* **JOB**: Reproduce only the lines that run from the line with "obj.data.transform(world)" to the last line of the material, both ends included, exactly as they appear.
-- START OF EXERCISE DATA --
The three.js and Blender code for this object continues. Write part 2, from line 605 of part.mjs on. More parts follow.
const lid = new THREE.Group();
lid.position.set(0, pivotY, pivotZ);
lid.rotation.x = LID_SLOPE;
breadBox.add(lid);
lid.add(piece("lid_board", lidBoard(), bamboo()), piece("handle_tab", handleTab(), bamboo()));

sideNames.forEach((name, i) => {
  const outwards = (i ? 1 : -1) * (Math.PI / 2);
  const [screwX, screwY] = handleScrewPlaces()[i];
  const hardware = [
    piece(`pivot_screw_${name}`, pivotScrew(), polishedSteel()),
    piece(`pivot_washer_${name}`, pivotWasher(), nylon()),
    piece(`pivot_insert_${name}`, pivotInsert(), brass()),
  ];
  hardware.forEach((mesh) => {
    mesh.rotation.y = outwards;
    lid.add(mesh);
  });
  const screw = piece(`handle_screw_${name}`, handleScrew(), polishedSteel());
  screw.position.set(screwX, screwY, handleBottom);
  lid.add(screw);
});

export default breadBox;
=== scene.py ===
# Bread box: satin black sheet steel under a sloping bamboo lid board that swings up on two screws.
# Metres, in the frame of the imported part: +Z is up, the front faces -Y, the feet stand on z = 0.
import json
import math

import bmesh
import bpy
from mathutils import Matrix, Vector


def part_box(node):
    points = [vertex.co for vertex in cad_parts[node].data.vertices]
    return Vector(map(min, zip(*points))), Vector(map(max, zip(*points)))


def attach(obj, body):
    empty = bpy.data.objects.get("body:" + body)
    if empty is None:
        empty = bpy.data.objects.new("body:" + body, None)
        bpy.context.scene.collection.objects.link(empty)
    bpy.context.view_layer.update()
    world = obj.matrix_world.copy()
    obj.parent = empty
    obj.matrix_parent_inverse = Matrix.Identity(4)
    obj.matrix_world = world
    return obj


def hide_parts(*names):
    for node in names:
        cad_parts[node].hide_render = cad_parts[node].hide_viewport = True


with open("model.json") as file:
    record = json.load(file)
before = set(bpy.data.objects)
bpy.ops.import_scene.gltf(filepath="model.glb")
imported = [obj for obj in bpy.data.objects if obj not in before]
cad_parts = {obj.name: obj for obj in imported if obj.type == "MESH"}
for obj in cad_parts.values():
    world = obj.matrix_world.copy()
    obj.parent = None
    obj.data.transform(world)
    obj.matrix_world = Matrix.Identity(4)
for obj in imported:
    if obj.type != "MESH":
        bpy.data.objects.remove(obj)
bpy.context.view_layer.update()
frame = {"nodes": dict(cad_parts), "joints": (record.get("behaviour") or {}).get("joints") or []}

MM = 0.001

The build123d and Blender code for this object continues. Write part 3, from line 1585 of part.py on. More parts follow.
-- END OF EXERCISE DATA --
* **EXPECTED ANSWER**:
    obj.data.transform(world)
    obj.matrix_world = Matrix.Identity(4)
for obj in imported:
    if obj.type != "MESH":
        bpy.data.objects.remove(obj)
bpy.context.view_layer.update()
frame = {"nodes": dict(cad_parts), "joints": (record.get("behaviour") or {}).get("joints") or []}

MM = 0.001

The build123d and Blender code for this object continues. Write part 3, from line 1585 of part.py on. More parts follow.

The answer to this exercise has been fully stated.